In recent years, Johnson has managed to turn things around. Evaluations done when he first entered the prison system indicated he was reading at a third-grade level. He has since completed his GED, taught himself Spanish, and devoured books on religion, investing and self-help topics. Improving his reading and writing skills was "a huge confidence-builder," he says.
"I used to pay attention to what was going on around me and let it affect me," he explains. "But I can't control none of this. Prison is a plethora of depression. If you get consumed in it, it's going to eat you up. So I try to live from the inside. That way I don't get caught up in the ignorance around me. I read a lot."
One piece of reading that has stayed with him arrived in an envelope mailed from another prison six years ago. Inside was a handwritten two-page letter, with a name at the end Johnson recognized from long ago. It began:
Hey man, hope this letter finds you in good spirits and health. Considering the situations I know you probably weren't expecting to hear from me. It's been a long time. But you were going through somethings and me as well. And now I am writing. You probably wondering why. Cause I want to clear my conscious. I know you could care less. But you might be interested in what I have to say.
First off, I want to apologize to you, for ruining your life. If you hadn't had met me at that particular time in my life, who knows...
According to the letter, Johnathan Jordan had found God, and I'm trying to live right by HIM. As Jordan explained it, living right meant acknowledging in writing that he was the person who had committed "this senseless murder" for which they were now both serving time.
I don't know if this is to late or anything for you. I can't give back the years you lost cause of me. I don't know what the future holds for you. Hopefully not in here. But I'm here to confess to you and to whoever else will listen on your behalf. You and me know I did it. You had nothing to do with it. I'm so sorry...
I don't even know what made me take it that far. He wouldn't give me the wallet. I didn't have intentions to kill anybody. Maybe just scare him. I did intend on jacking somebody though. I should have at least told you that part. I don't know what I was thinking through any of this.
Jordan didn't respond to a request for an interview or acknowledge that he wrote the letter, which is now posted on Johnson's website, along with other documents pertaining to the case. Johnson says his co-defendant has been reluctant to repeat his comments in any public forum and may be having second thoughts about how a confession might affect his own hopes of clemency some day.
Sitting behind glass in a small visitation booth at the Centennial Correctional Facility, Johnson studies the walls hemming him in and picks his words carefully.

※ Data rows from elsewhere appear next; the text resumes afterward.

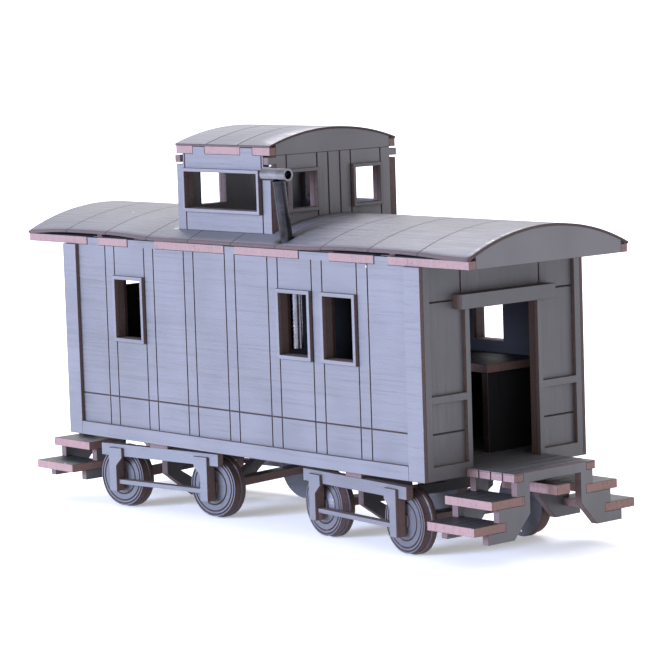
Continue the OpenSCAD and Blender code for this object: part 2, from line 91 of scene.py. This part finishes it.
def low(node):
    """Lowest corner of a CAD node in millimetres."""
    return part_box(node)[0] / MM


def high(node):
    """Highest corner of a CAD node in millimetres."""
    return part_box(node)[1] / MM


def link(name, data):
    """A new object in the scene, made from a mesh, a light or a camera."""
    obj = bpy.data.objects.new(name, data)
    bpy.context.scene.collection.objects.link(obj)
    return obj


# ---------- shader building ----------

class Shader:
    """One material, built node by node. place is a point of the surface in millimetres."""

    def __init__(self, name):
        self.material = bpy.data.materials.new(name)
        self.material.use_nodes = True
        self.tree = self.material.node_tree
        self.bsdf = self.tree.nodes["Principled BSDF"]
        coordinates = self.add("ShaderNodeTexCoord")
        self.normal = coordinates.outputs["Normal"]
        self.place = self.vector("SCALE", coordinates.outputs["Object"], scale=1 / MM)

    def add(self, kind, **settings):
        node = self.tree.nodes.new(kind)
        for key, value in settings.items():
            setattr(node, key, value)
        return node

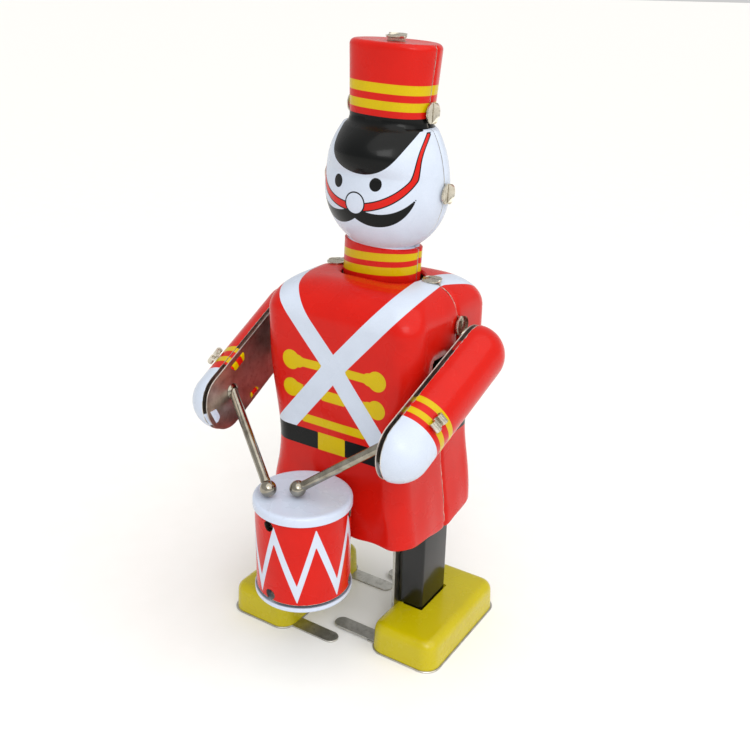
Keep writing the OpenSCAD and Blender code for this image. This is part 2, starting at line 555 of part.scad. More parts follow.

"I'm not trying to play the victim," he says. "There ain't but one victim in this case. But, honestly, a part of me has always felt that the man killed me, too. My life is over. This is where I'll die. That's hard to accept. For a lot of years, I was just angry. I hated him. But I don't want to sit here and be angry all day long."
Johnson doesn't have an attorney at present, and he isn't sure how or when his case might come up for resentencing. He hopes he'll have a chance to present evidence in his cause some day — the letter from Jordan, his accomplishments of the past few years, some indication of the clueless adolescent he was and the person he's become — rather than have some judge who's never met him rubber-stamp a new sentence of forty years to life. He shudders at the idea that his parents and just about everyone else who ever meant something to him on the outside could be long gone before he gets out.
Like the other lifers who came to prison before they ever got a chance to be men, there's an oddly stunted boyishness about him. He talks about never having seen the Internet and not having any role models in prison for the man he would like to be.
"At seventeen, you don't know nothing about being a man," he says. "You think you know, but you're an idiot. We're all still in that frame of mind, to some degree."
His hands press against each other as if in prayer. "Whether my sentence changes or not," he says, "I'd still like to be in a situation where I can give a voice to the people convicted as juveniles. We might die in here, but it doesn't mean we have to fall victim to this lifestyle.
"A better life is always a choice away. I believe that."